Опер Иванов засмеялся:
– Действительно! Пистолет разобрал, патроны оставил… Недаром он говорил, что не того мы поймали…
Результат был получен. Процесс пошел в заданном направлении. Оставалось лишь слегка подправлять, задавая нужный темп. Полковник юстиции легализовался в местных условиях: Гуща с Ивановым наотрез отказывались, несмотря на все намеки, признать во мне подозреваемого. Им это даже в голову не приходило. Надо было закрепиться основательнее, и я рискнул, изобразив на лице интерес.
– О ком речь, мужики? Может, он мне тоже будет интересен? – спросил я.
– Да тип один, – с готовностью ответил Иванов и уточнил: – На вас приблизительно походит, Михалыч.
– Не походит! – воспротивился Гуща. – Тот, во-первых, был худощавый и выше.
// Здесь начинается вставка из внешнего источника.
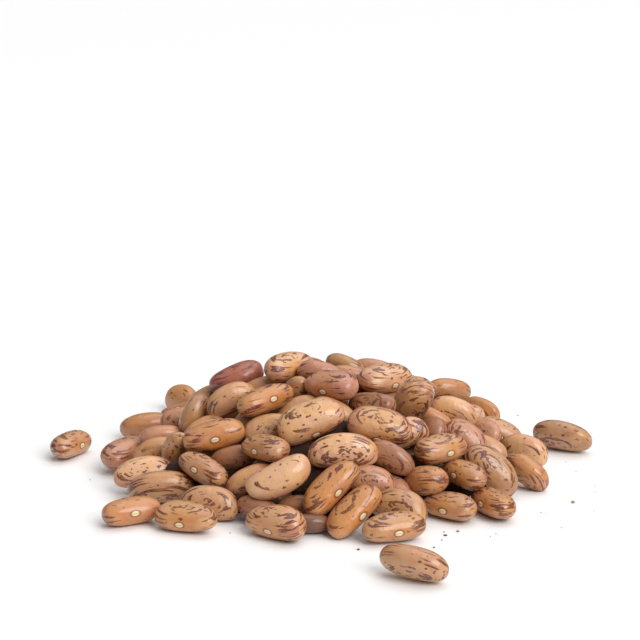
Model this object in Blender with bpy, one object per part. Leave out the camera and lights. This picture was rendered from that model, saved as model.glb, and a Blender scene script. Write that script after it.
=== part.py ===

И, во-вторых, обросший. Как черт весь лохматый – лица не видно. С Нагорного Иштана привезли – он и давай права качать…
– Презумпцию невиновности вспомнил, – добавил оперативник.
– Умный мужик, бывалый… – приплюсовал Богомолов.
– Не обязательно, что бывалый, – не согласился Молебнов. – Просто, может, интеллигент. Если у нас заявляют о презумпции, так обязательно неглупый, бывалый, судимый. А человек-то, может, вовсе не при чем. Нагнали ОМОН, перепугали народ, а результат – ноль.
– Стреляли вот только зачем по нему – до сих пор не пойму… – вздохнул Богомолов. – Говорят, прикончили того мужика – по реке шел когда…
– Зато теперь у нас будет свой начальник, – вспомнил Иванов.
– Ты же у нас начальник, – удивился Богомолов.
– Он же временный, – тихо сказал Молебнов.
– Теперь будет постоянный…
– Серьезно, что ли? – не верил Гуща.
– Майора обещают какого-то…
Гарнизон приуныл. Никому не хотелось иметь начальника, навязанного сверху. К Иванову привыкли, хотя тот бывал неоправданно строг.
– Короче, мужики, за что генерала убили? – Грузин вспомнил о старом.